3. Such a statement of “honor and integrity” should, however, be developed by the Penn State community as a whole. To that end the committee drafted a recommendation to Chair Backer and President Erickson that a “community committee” be formed to lead a university-wide discussion of the topic and ultimately produce a statement of honor and integrity that would apply to all members of the Penn State community. (See attached.)

As the committee was considering these matters we were made aware of a committee established by the Board of Trustees that was considering similar matters. The “Advisory Council for Implementation of Freeh Recommendations” (ACIFR) was formed to respond to recommendation 1.0 of the Freeh Report related to the issue of “culture” at Penn State.
Keefe Manning and Christian Brady each met on separate occasions with this committee. The goals and objectives of the ACIFR overlap significantly with that of the SCCC. It was also made clear that the efforts of the ACIFR would take precedence over the work of the Senate committee owing to the imperative that the university respond to the Freeh recommendations. The ACIFR intends to have “words on paper [a statement of honor and integrity or core values] in the fall for survey and feedback from the Penn State community.”
In light of these realities the SCCC offers the proceeding information concerning our activities of the past year and the following recommendation.
The SCCC recommends that a standing Senate committee on honor and integrity (or core values) be formed with the charge that this committee serve as the faculty conduit (including student senators) for the ACIFR and then, once a statement is in place, the Senate committee would work with relevant university constituents to implement and incorporate the statement into university life.

An additional recommendation follows:
The members of the Student Conduct Code Task Force have met several times, and based on our review of the committee's charge, the work of the Academic Integrity/Honor Code Task force previously empaneled, and the content of several robust discussions regarding the University's current climate, needs, and opportunities, we would like to suggest a somewhat different direction that we believe will not only achieve the goals originally articulated, but that may also have the potential to effect a positive and long-lasting change.
We suggest taking a more holistic approach. The task force members agree that the most effective way to introduce a common set of community expectations is not to create it in isolation (as was the approach with the current Penn State Principles), but rather to intentionally engage the community in a robust series of ongoing focus groups and feedback sessions that are designed to gather input, engage interested parties, and ultimately form a set of aspirational statements for which the University community feels ownership. Therefore, we recommend that a Penn State Community Committee be created that includes the newly appointed Ethics and Compliance Officer, newly appointed Athletics Integrity Officer, a member of the Rock Ethics Institute, administrators, faculty, staff, students, and alumni. It should be noted that this recommendation is also consistent with the University Strategic Plan (see pages 14-15 in Section 1.6). The statements produced would define what it means to be a member of the Penn State community, what expectations university community members can have of one another, and what a Penn State degree should symbolize. Our goal would be to distill the input into a simple and clear set of statements that would replace the Penn State Principles. They would apply to all members of the University community: students, faculty and staff, and would be an overarching set of expectations ingrained in every aspect of University activity-- from recruiting materials, to new student, faculty, and staff orientations, to commencement ceremonies. The statements would be endorsed by each constituency based on the recommendations of this University-wide committee.
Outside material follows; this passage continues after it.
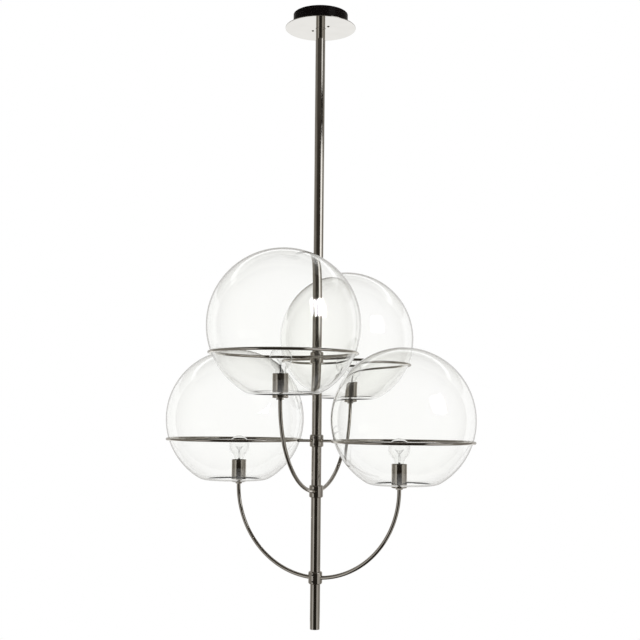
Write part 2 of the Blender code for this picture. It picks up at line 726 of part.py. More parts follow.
def build_canopy():
    """Cup and disc, pierced for the stem and for the two screws that hold them to the yoke."""
    turned = anchor("canopy", (0, 0, 0), YOKE_TURN)
    bore = CUP_RADIUS - CUP_WALL
    corner = CUP_BOTTOM + CUP_CORNER
    screw_places = [(-CANOPY_SCREW_REACH, 0), (CANOPY_SCREW_REACH, 0)]
    outline = [(STEM_HOLE_RADIUS, CUP_FLOOR_TOP), (STEM_HOLE_RADIUS, CUP_BOTTOM)]
    outline += arc((CUP_RADIUS - CUP_CORNER, corner), CUP_CORNER, -QUARTER_TURN, 0, FILLET_STEPS)
    outline += [(CUP_RADIUS, -FIT), (bore, -FIT)]
    outline += arc((CUP_RADIUS - CUP_CORNER, corner), CUP_CORNER - CUP_WALL, 0, -QUARTER_TURN, FILLET_STEPS)
    cup = lathe("cup", outline, CANOPY_SIDES)
    cup = drilled(cup, SCREW_HOLE_RADIUS, screw_places, CUP_BOTTOM - OVERRUN, CUP_FLOOR_TOP + OVERRUN)
    place("canopy_cup", cup, "black_lacquer", turned)

    top = DISC_BOTTOM + DISC_THICKNESS
    outline = [
        (STEM_HOLE_RADIUS, top),
        (STEM_HOLE_RADIUS, DISC_BOTTOM),
        (DISC_RADIUS - DISC_EDGE, DISC_BOTTOM),
        (DISC_RADIUS, DISC_BOTTOM + DISC_EDGE),
        (DISC_RADIUS, top - DISC_EDGE),
        (DISC_RADIUS - DISC_EDGE, top),
    ]
    disc = lathe("disc", outline, CANOPY_SIDES)
    disc = drilled(disc, SCREW_HOLE_RADIUS, screw_places, DISC_BOTTOM - OVERRUN, top + OVERRUN)
    place("canopy_disc", disc, "mirror_disc", turned)

    head_top = DISC_BOTTOM - FIT
    outline = [
        (0, head_top - SCREW_HEAD_HEIGHT),
        (SCREW_RADIUS, head_top - SCREW_HEAD_HEIGHT),
        (SCREW_HEAD_RADIUS, head_top),
        (SCREW_RADIUS, head_top),
        (SCREW_RADIUS, WEB_TOP + SCREW_TIP),
        (0, WEB_TOP + SCREW_TIP),
    ]
    for side, spot in zip(("left", "right"), screw_places):
        screw = lathe("screw", outline, SCREW_SIDES, closed=False)
        place(f"canopy_screw_{side}", screw, "polished_nickel", turned, (*spot, 0))


def build_stem():
    """The stem with the holes where the arms enter, its top bush and its end plug."""
    stem = tube("stem", STEM_RADIUS, STEM_BORE_RADIUS, STEM_SIDES, STEM_BOTTOM, STEM_TOP)
    for tier in TIERS.values():
        for cutter in arm_bores([turn + tier["arm_turn"] for turn in tier["turns"].values()]):
            cutter = moved(cutter, Matrix.Translation((0, 0, tier["arm_height"])))
            stem = combine(stem, cutter, "DIFFERENCE")
    place("stem_tube", stem, "polished_nickel")
    plug_radius = STEM_BORE_RADIUS - FIT
    bush = rod("bush", plug_radius, STEM_SIDES, STEM_TOP - BUSH_HEIGHT, STEM_TOP)
    bore = rod(
        "bore", NIPPLE_RADIUS + FIT, NIPPLE_SIDES, STEM_TOP - BUSH_HEIGHT - OVERRUN, STEM_TOP + OVERRUN
    )
    bore.transform(Matrix.Rotation(YOKE_TURN, 4, "Z"))
    place("stem_top_bush", combine(bush, bore, "DIFFERENCE"), "brass")
    plug_bottom = STEM_BOTTOM + PLUG_RECESS
    plug = rod("plug", plug_radius, STEM_SIDES, plug_bottom, plug_bottom + PLUG_HEIGHT)
    place("stem_end_plug", plug, "polished_nickel")


def build_collars():
    """Two collars a tier, one for its rings and one for its arms."""
    for name, tier in TIERS.items():
        ring_turns = list(tier["turns"].values())
        arm_turns = [turn + tier["arm_turn"] for turn in ring_turns]
        for kind, cutters, turn in (
            ("ring", rod_bores(ring_turns), ring_turns[0]),
            ("arm", arm_bores(arm_turns), arm_turns[0]),
        ):
            collar = collar_mesh(cutters, turn - QUARTER_TURN)
            middle = (0, 0, tier[f"{kind}_height"])
            place(f"{name}_{kind}_collar", collar, "polished_nickel", location=middle)


def build_ring_and_globe(side, ring_height, globe_radius, turn):
    """A ring on its collar and the globe that sits in it."""
    seat_angle, rise = globe_seat(globe_radius)
    seat = (RING_REACH * math.cos(turn), RING_REACH * math.sin(turn), ring_height)
    ring_seat = anchor(f"ring_seat_{side}", seat, turn)
    place(f"ring_{side}", ring_mesh(seat_angle), "polished_nickel", ring_seat)
    place(f"globe_{side}", globe_mesh(globe_radius), "clear_glass", ring_seat, (0, 0, rise))


def build_arm_and_lamp(side, arm_height, turn):
    """An arm with its holder, and the bulb screwed into it."""
    arm_root = anchor(f"arm_root_{side}", (0, 0, arm_height), turn)
    place(f"arm_{side}", arm_mesh(), "polished_nickel", arm_root)
    lead = sweep("lead", lead_path(arm_height), LEAD_RADIUS, CABLE_SIDES)
    place(f"lamp_lead_{side}", lead, "cable_sheath", arm_root)
    holder = anchor(f"holder_{side}", (ARM_REACH, 0, HOLDER_RISE), parent=arm_root)
    place(f"holder_cover_{side}", holder_cover_mesh(), "polished_nickel", holder)
    place(f"holder_insert_{side}", holder_insert_mesh(), "porcelain", holder)
    place(f"holder_shell_{side}", screw_shell_mesh(), "brass", holder)
    bulb = anchor(f"bulb_{side}", (0, 0, CAP_TOP), parent=holder)
    place(f"bulb_cap_{side}", bulb_cap_mesh(), "bulb_cap", bulb)
    place(f"bulb_glass_{side}", bulb_glass_mesh(), "clear_glass", bulb)
    place(f"bulb_mount_{side}", bulb_mount_mesh(), "wire", bulb)


clear_scene()
build_ceiling_fitting()
build_canopy()
build_stem()
build_collars()
for tier in TIERS.values():
    for side, turn in tier["turns"].items():
        build_ring_and_globe(side, tier["ring_height"], tier["globe_radius"], turn)
        build_arm_and_lamp(side, tier["arm_height"], turn + tier["arm_turn"])
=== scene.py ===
# A rod-hung pendant light with four clear glass globes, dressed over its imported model.
import math

import bmesh
import bpy
from mathutils import Matrix, Vector


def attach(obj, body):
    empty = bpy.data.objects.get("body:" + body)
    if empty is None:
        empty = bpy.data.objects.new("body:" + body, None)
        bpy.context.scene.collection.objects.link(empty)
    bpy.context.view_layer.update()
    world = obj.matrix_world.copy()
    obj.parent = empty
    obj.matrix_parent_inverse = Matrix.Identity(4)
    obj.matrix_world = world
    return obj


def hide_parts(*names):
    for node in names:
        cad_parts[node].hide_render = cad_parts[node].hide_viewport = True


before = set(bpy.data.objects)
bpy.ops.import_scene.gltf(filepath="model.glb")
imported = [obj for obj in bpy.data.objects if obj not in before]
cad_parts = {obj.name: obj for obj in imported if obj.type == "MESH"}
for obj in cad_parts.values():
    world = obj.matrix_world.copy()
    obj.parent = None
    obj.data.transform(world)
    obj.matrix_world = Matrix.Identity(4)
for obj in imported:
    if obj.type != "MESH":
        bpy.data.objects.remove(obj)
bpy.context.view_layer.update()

# Ceiling plate: a round of zinc-plated steel sheet, blanked and drilled, screwed to the ceiling.
# It has a hole for the supply cable, two for its own screws and two for the screws of the yoke.
yoke_turn = -18.5
gap = 0.0003
plate_radius = 0.062
plate_thickness = 0.003
plate_edge = 0.0007
plate_screw_reach = 0.048
cable_hole_reach = 0.026
yoke_screw_reach = 0.047
yoke_screw_radius = 0.002
plate_screw_hole = 0.003
cable_hole = 0.008
drill_reach = 0.01


def finished(shape):
    """The mesh of a bmesh, closed and with its faces outwards."""
    bmesh.ops.remove_doubles(shape, verts=shape.verts, dist=0.000002)
    bmesh.ops.recalc_face_normals(shape, faces=shape.faces)
    mesh = bpy.data.meshes.new("piece")
    shape.to_mesh(mesh)
    shape.free()
    return mesh


def turned(outline, sides=96, closed=True):
    """Turns an outline of (radius, height) points about an upright axis."""
    shape = bmesh.new()
    points = [shape.verts.new((radius, 0, height)) for radius, height in outline]
    edges = [shape.edges.new(pair) for pair in zip(points, points[1:])]
    if closed:
        edges.append(shape.edges.new((points[-1], points[0])))
    bmesh.ops.spin(
        shape,
        geom=points + edges,
        axis=(0, 0, 1),
        cent=(0, 0, 0),
        angle=2 * math.pi,
        steps=sides,
        use_merge=True,
    )
    return finished(shape)


def rounding(radius, height, size, start, end, steps=6):
    """Outline points round a corner's centre, from one angle to another in degrees."""
    angles = [math.radians(start + (end - start) * k / steps) for k in range(steps + 1)]
    return [(radius + size * math.cos(a), height + size * math.sin(a)) for a in angles]


def worked(mesh, other, way="DIFFERENCE"):
    """The mesh after another one is cut from it, joined to it or kept from it."""
    work = bpy.data.objects.new("work", mesh)
    tool = bpy.data.objects.new("tool", other)
    bpy.context.scene.collection.objects.link(work)
    bpy.context.scene.collection.objects.link(tool)
    step = work.modifiers.new("step", "BOOLEAN")
    step.operation = way
    step.solver = "EXACT"
    step.object = tool
    graph = bpy.context.evaluated_depsgraph_get()
    result = bpy.data.meshes.new_from_object(work.evaluated_get(graph))
    bpy.data.objects.remove(work)
    bpy.data.objects.remove(tool)
    return result


def upright(radius, low, high, x=0.0, y=0.0, sides=32):
    """A plain upright rod, used as a drill or a dowel."""
    mesh = turned([(0, low), (radius, low), (radius, high), (0, high)], sides, closed=False)
    mesh.transform(Matrix.Translation((x, y, 0)))
    return mesh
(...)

Once these principles are in place, sub groups (faculty, staff, and students) would be created to focus on policies and procedures aimed at the implementation of these statements in practice. For example, the Senate’s Student Conduct Code Task Force may be reconvened to take the overarching statement, and in conjunction with students, faculty and the Colleges, mold it into a statement of honor and integrity that could be adopted by the University as a whole. Student governments have already appointed task forces to look at what should be in this honor and integrity statement. We are pleased to see this as we believe this is a significant first step towards the development of such a statement that students can own. This will provide a single statement of honor and integrity from which revisions to 49-20 and G9 can be contemplated and implemented. We would envision relevant reviews of policies and procedures for faculty and staff as well.
By adopting this cascading and intentional approach and implementing it thoughtfully and effectively with full university community support, we believe the product will serve to achieve the goals originally outlined in the charge, but, moreover, will have a profound and culture-shifting impact on the Penn State community.